Desde hace varios meses se discute en los círculos intelectuales sobre fin del liberalismo, como modelo político-económico, y del auge global del populismo como respuesta a las demandas de ciudadanos desencantados.
Las visiones políticas entre el liberalismo y el populismo son, sin duda, incompatibles. Permítame, querido lector, hacer algunas precisiones porque las caricaturas, las simplificaciones y las frases pegajosas pavimentan el camino de los autoritarios.
Utilizando el fraseo aristotélico: el liberalismo se dice de muchas maneras. Se puede comprender desde la filosofía o desde la economía. Así, las propuestas de Amartya Sen o de Robert Nozick son liberales pero no de la misma forma; el primero tiene un fuerte compromiso con la política social mientras que, el segundo, defiende la mínima intervención del Estado.
Además, no todo liberalismo es neoliberal. Hay liberalismos que entienden a los derechos sociales como un elemento central del desarrollo social; mientras que para muchos neoliberales, inspirados en Von Misses, los derechos sociales —simplemente— no son derechos.
Y sí, el liberalismo es imperfecto. También la democracia. Sin embargo, esa fórmula logró el equilibrio maltrecho de los años de la posguerra en los que nos dimos dos lujos: vivir sin tener miedo del miedo y contar con la protección de los derechos humanos.

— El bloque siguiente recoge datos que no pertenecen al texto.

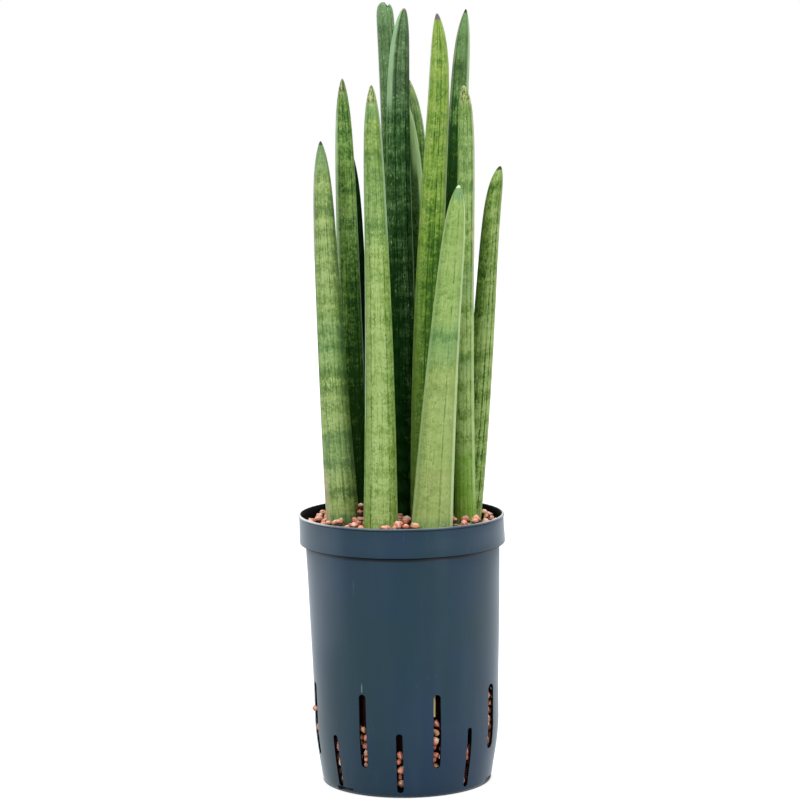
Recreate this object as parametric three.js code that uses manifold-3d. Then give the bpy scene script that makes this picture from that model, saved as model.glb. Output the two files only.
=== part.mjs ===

Judith Shklar y Hannah Arendt fueron las filósofas políticas que hicieron la justificación teórica de dichos lujos. Para la primera, el liberalismo tiene que impedir situaciones condenables, que son aquellas que nos hacen sentir miedo del propio miedo; Arendt, por su parte, argumentó que el liberalismo tiene que crear condiciones deseables en donde se respete el derecho a tener derechos.
Mucho me temo que el populismo —que también se dice de muchas maneras— amenaza los principios de Shklar y de Arendt, pues varios gobiernos populistas han hecho alianzas perversas con distintos modos de opresión ligados a regímenes totalitarios. Mediante el uso de una óptica y retórica propia de Carl Schmitt —jurista del Tercer Reich— han polarizado a las sociedades: el pueblo contra la élite; los buenos contra los perversos; la prole contra los poderosos.
Los populismos de nuestros días han abierto la puerta a los discursos homófobos, misóginos, racistas, clasistas. Han normalizado la ofensa y descalificado a la corrección política como revancha pero, sobre todo, como un modo más de dominación. Y han cometido el mismo error que los abusivos privilegiados del pasado: ordenar la esfera de acción de la ley y de los Derechos Humanos a sus intereses propios —electorales, históricos, morales—.
Y me pregunto, ¿hay alguien que hoy no sienta miedo por su orientación sexual en Brasil? ¿Las mujeres se sienten seguras bajo las políticas de Donald Trump? ¿Hay algún ciudadano que viva bajo un gobierno populista que no tema expresar libremente sus opiniones? ¿Conocen a alguien que no tiemble frente a cada desacato constitucional o cada recorte en Derechos Humanos hecho por algún gobierno populista? Me temo que no, pues la protección o la excepción se derriten como el hielo frente a los giros de la fortuna: el influyente de hoy es el perseguido de mañana. “El miedo sistemático es la condición que hace imposible la libertad y viene provocado, como por ninguna otra cosa, por la expectativa de la crueldad institucionalizada”, ha señalado Shklar.
No ofrezco una tosca apología del liberalismo. Pero tampoco creo que debamos acostumbrarnos a vivir con miedo.